Required task:
For the listing that follows, give again exactly the lines from the one with "# Place the" to the one with "obj.data = obj.data.copy()", including both.

Input records:
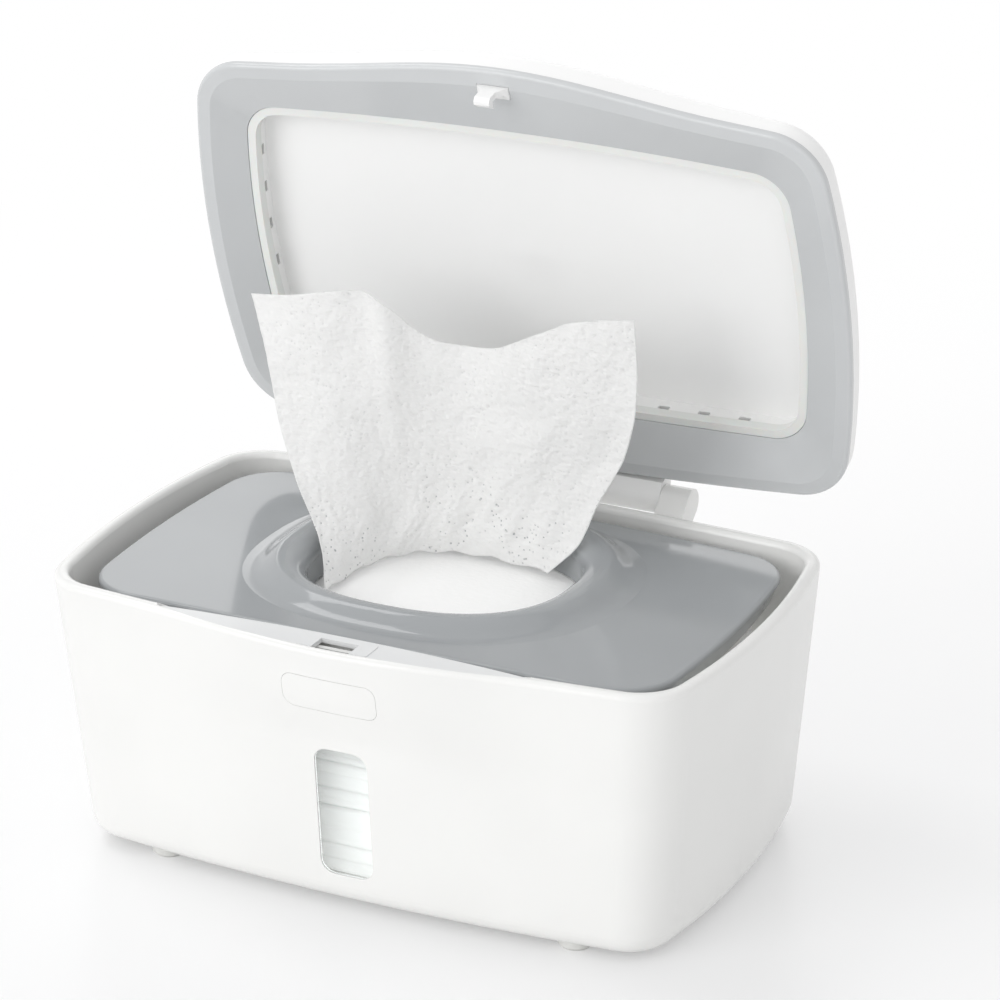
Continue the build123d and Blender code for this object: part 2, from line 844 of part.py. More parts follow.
# Pulled wipe: it leaves the hole along its left and rear edge and opens out above
folds = 6
wide = hole_half_x / 45.5
deep = hole_half_y / 40.8
rise = plate_top - 96
wipe_levels = [
    (89.7, (-34, -17), (-25, 26), (26, 31), 1.6),
    (101.0, (-43, -3), (-19, 29), (37, 32), 2.0),
    (117.0, (-56, 5), (-13, 30), (44, 33), 2.4),
    (135.0, (-67, 13), (-11, 30), (53, 34), 2.8),
    (155.0, (-75, 20), (-11, 30), (57, 34), 3.2),
    (184.0, (-88, 30), (-12, 31), (55, 35), 3.4),
]
top_edge = [
    (-100, 171),
    (-84, 175),
    (-56, 181),
    (-42, 178),
    (-34, 167),
    (-18, 164),
    (4, 171),
    (36, 181.5),
    (70, 183.5),
]


def over_hole(point):
    """Moves a point of the wipe with the plate's hole."""
    return point[0] * wide, hole_y + (point[1] - 4.5) * deep


def wipe_edge(left, middle, right, depth, side):
    """Points along the folded sheet, two to a fold, on its front or rear face."""
    points = []
    for k in range(2 * folds + 1):
        s = k / (2 * folds)
        a, b, c = (s - 0.45) * (s - 1) / 0.45, -s * (s - 1) / 0.2475, s * (s - 0.45) / 0.55
        x = a * left[0] + b * middle[0] + c * right[0]
        y = a * left[1] + b * middle[1] + c * right[1]
        da, db, dc = (2 * s - 1.45) / 0.45, -(2 * s - 1) / 0.2475, (2 * s - 0.45) / 0.55
        along = Vector(
            da * left[0] + db * middle[0] + dc * right[0],
            da * left[1] + db * middle[1] + dc * right[1],
        ).normalized()
        wave = depth * (1 if k % 4 == 1 else -1) if k % 2 else 0
        away = wave + side * sheet / 2
        points.append((x - along.Y * away, y + along.X * away))
    return points


with BuildPart() as pulled_wipe:
    for z, left, middle, right, depth in wipe_levels:
        left, middle, right = over_hole(left), over_hole(middle), over_hole(right)
        with BuildSketch(Plane.XY.offset(z + rise)):
            with BuildLine():
                near = wipe_edge(left, middle, right, depth, -1)
                far = wipe_edge(left, middle, right, depth, 1)
                for k in range(folds):
                    ThreePointArc(near[2 * k], near[2 * k + 1], near[2 * k + 2])
                Line(near[-1], far[-1])
                for k in reversed(range(folds)):
                    ThreePointArc(far[2 * k + 2], far[2 * k + 1], far[2 * k])
                Line(far[0], near[0])
            make_face()
    loft()
    # Top edge, high at both corners and slack between
    with BuildSketch(Plane.XZ.offset(60)):
        with BuildLine():
            edge = [(x * wide, z + rise) for x, z in top_edge]
            start, end = edge[0], edge[-1]
            Spline(edge)
            Line(end, (end[0], end[1] + 6.5))
            Line((end[0], end[1] + 6.5), (start[0], end[1] + 6.5))
            Line((start[0], end[1] + 6.5), start)
        make_face()
    extrude(amount=-120, mode=Mode.SUBTRACT)
pulled_wipe.part.label = "pulled_wipe"

# Place the origin on the table, under the middle of the open dispenser
pieces = [
    base_tub.part,
    window_pane.part,
    latch_deck.part,
    release_button.part,
    release_spring,
    hinge_pin,
    hinge_spring,
    shell_open,
    frame_open,
    seal_open,
    hook_open,
    plate_cover.part,
    plate_tray.part,
    plate_screws.part,
    wipe_stack.part,
    pulled_wipe.part,
]
pieces += list(feet.values())
pieces += list(weights.values())
front_y = min(piece.bounding_box().min.Y for piece in pieces)
rear_y = max(piece.bounding_box().max.Y for piece in pieces)
middle_y = (front_y + rear_y) / 2
for piece in pieces:
    placed = piece.moved(Location((0, -middle_y, 0)))
    placed.label = piece.label
    export_step(placed, "parts/" + piece.label + ".step")
print("hinge axis at y", round(hinge_y - middle_y, 3), "z", hinge_z)
print("middle y", round(middle_y, 3))
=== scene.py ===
import math
import bpy
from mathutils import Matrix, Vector, noise


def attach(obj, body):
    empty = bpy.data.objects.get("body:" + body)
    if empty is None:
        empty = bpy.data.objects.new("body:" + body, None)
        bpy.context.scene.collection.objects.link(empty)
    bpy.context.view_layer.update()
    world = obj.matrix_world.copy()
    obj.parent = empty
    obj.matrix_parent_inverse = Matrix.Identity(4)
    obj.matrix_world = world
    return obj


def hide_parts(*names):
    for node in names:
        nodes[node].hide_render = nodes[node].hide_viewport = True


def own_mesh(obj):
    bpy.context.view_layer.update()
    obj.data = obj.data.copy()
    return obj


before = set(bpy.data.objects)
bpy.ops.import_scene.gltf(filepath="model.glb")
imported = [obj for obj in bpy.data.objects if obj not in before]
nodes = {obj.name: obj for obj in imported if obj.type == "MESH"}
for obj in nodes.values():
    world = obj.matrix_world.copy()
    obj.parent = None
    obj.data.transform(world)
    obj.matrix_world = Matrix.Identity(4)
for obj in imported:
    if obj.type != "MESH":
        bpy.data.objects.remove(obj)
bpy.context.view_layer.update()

# Lengths are in millimetres and become metres through this, unless a comment says metres
MM = 0.001
# Where the tub's middle lies from front to back in the frame, in metres
TUB_Y = -0.007002
WHITE = (1, 1, 1, 1)

scene = bpy.context.scene


def at(x, y, z):
    """A point drawn about the tub's middle, in millimetres."""
    return Vector((x * MM, y * MM + TUB_Y, z * MM))


# Camera, standing to the right of the front and a little above

camera = bpy.data.objects.new("camera", bpy.data.cameras.new("camera"))
scene.collection.objects.link(camera)
scene.camera = camera
camera.data.lens = 137.16
camera.data.sensor_width = 36
camera.data.clip_end = 20
camera.location = at(528.6, -1050.2, 594.0)
aim = at(22.885, 0, 126.517) - camera.location
camera.rotation_euler = aim.to_track_quat("-Z", "Y").to_euler()


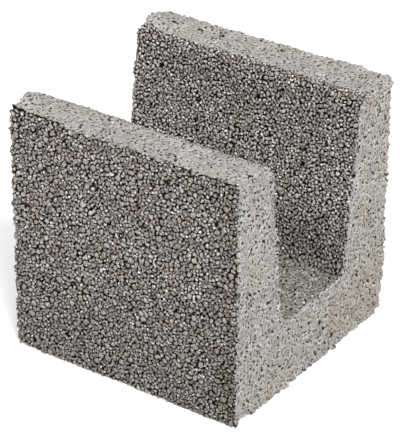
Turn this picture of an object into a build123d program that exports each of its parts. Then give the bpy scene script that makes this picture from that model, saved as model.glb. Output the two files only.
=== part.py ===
from build123d import *
import os

# U-shaped channel block of lightweight aggregate concrete, cast in one piece and open on top.
# X runs across the block, Y along the channel and Z up, with the origin at the middle of the base.
# All sizes are in millimetres.

# Overall size
length = 240.0  # along the channel, between the end faces
width = 240.0  # across both legs
height = 238.0  # from the base to the tops of the legs

# Walls round the channel
floor_thickness = 70.0
leg_top_thickness = 52.0  # at the top of a leg, measured to the sharp corner
leg_foot_thickness = 71.0  # where a leg meets the channel floor

# Edges
channel_fillet_radius = 12.0  # between each leg and the channel floor
leg_top_round_radius = 15.0  # inner edge of each leg top
arris_radius = 3.0  # outer edges and the rims of both end faces


def half_profile():
    """Right half of the U, from the middle of the base round to the middle of the channel floor."""
    side = width / 2
    return [
        (0, 0),
        (side, 0),
        (side, height),
        (side - leg_top_thickness, height),
        (side - leg_foot_thickness, floor_thickness),
        (0, floor_thickness),
    ]


def corners_at(sketch, x, z):
    """The pair of sketch corners that lie at this height, at x on either side of the middle."""
    return sketch.vertices().filter_by(lambda v: abs(abs(v.X) - x) < 1e-6 and abs(v.Y - z) < 1e-6)


def block_section():
    """The closed U section, drawn flat with its height along Y."""
    right = Polyline(*half_profile())
    section = make_face(right + mirror(right, about=Plane.YZ))
    side = width / 2
    inner_feet = corners_at(section, side - leg_foot_thickness, floor_thickness)
    section = fillet(inner_feet, channel_fillet_radius)
    inner_tops = corners_at(section, side - leg_top_thickness, height)
    section = fillet(inner_tops, leg_top_round_radius)
    outer_tops = corners_at(section, side, height)
    outer_feet = corners_at(section, side, 0)
    return fillet(outer_tops + outer_feet, arris_radius)


def u_block():
    """The section run along the channel, with the rims of both end faces rounded over."""
    body = extrude(Plane.XZ * block_section(), length / 2, both=True)
    end_faces = body.faces().filter_by(Axis.Y)
    rims = end_faces.sort_by(Axis.Y)[0].edges() + end_faces.sort_by(Axis.Y)[-1].edges()
    body = fillet(rims, arris_radius)
    body.label = "u_block"
    return body


os.makedirs("parts", exist_ok=True)
block = u_block()
export_step(block, f"parts/{block.label}.step")
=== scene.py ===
"""Looks of the channel block: its cast grain, worn edges and concrete finish, on a pale floor in soft light.

The block is dressed by skins. Eight long skins run round the U section and one closes each end, and
their edges share points, so together they are one closed surface. Lengths are in millimetres up to
the point where a mesh is written, and in metres from there.
"""

import math

import bpy
import numpy as np
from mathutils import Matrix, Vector
from mathutils.geometry import delaunay_2d_cdt
from mathutils.kdtree import KDTree


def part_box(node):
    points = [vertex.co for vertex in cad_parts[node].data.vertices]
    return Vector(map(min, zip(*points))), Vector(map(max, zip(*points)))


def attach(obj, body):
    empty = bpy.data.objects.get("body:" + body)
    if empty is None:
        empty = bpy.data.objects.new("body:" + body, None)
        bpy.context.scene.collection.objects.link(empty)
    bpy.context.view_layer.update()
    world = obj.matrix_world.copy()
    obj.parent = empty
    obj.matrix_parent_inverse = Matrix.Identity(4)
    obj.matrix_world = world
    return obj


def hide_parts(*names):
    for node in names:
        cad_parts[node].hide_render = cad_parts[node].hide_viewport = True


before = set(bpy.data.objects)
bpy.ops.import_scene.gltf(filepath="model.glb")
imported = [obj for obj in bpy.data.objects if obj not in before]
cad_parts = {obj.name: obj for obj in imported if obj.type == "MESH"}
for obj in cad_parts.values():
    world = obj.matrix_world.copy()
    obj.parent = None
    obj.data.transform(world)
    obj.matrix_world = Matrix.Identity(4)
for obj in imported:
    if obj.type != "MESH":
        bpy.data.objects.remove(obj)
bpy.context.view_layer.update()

MM = 0.001
NODE = "u_block"

# The section, as the CAD solid has it but for slightly sharper outer edges
block_low, block_high = (np.array(corner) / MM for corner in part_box(NODE))
WIDTH, LENGTH, HEIGHT = block_high - block_low
LEG_TOP = 52.0
LEG_FOOT = 71.0
FLOOR = 70.0
CHANNEL_FILLET = 12.0
LEG_TOP_ROUND = 15.0
ARRIS = 2.4
RIM = 1.8  # rounding between the long skins and the ends
END_LEAN = math.radians(40)  # how far the grain of the rims leans towards the ends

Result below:
# Place the origin on the table, under the middle of the open dispenser
pieces = [
    base_tub.part,
    window_pane.part,
    latch_deck.part,
    release_button.part,
    release_spring,
    hinge_pin,
    hinge_spring,
    shell_open,
    frame_open,
    seal_open,
    hook_open,
    plate_cover.part,
    plate_tray.part,
    plate_screws.part,
    wipe_stack.part,
    pulled_wipe.part,
]
pieces += list(feet.values())
pieces += list(weights.values())
front_y = min(piece.bounding_box().min.Y for piece in pieces)
rear_y = max(piece.bounding_box().max.Y for piece in pieces)
middle_y = (front_y + rear_y) / 2
for piece in pieces:
    placed = piece.moved(Location((0, -middle_y, 0)))
    placed.label = piece.label
    export_step(placed, "parts/" + piece.label + ".step")
print("hinge axis at y", round(hinge_y - middle_y, 3), "z", hinge_z)
print("middle y", round(middle_y, 3))
=== scene.py ===
import math
import bpy
from mathutils import Matrix, Vector, noise


def attach(obj, body):
    empty = bpy.data.objects.get("body:" + body)
    if empty is None:
        empty = bpy.data.objects.new("body:" + body, None)
        bpy.context.scene.collection.objects.link(empty)
    bpy.context.view_layer.update()
    world = obj.matrix_world.copy()
    obj.parent = empty
    obj.matrix_parent_inverse = Matrix.Identity(4)
    obj.matrix_world = world
    return obj


def hide_parts(*names):
    for node in names:
        nodes[node].hide_render = nodes[node].hide_viewport = True


def own_mesh(obj):
    bpy.context.view_layer.update()
    obj.data = obj.data.copy()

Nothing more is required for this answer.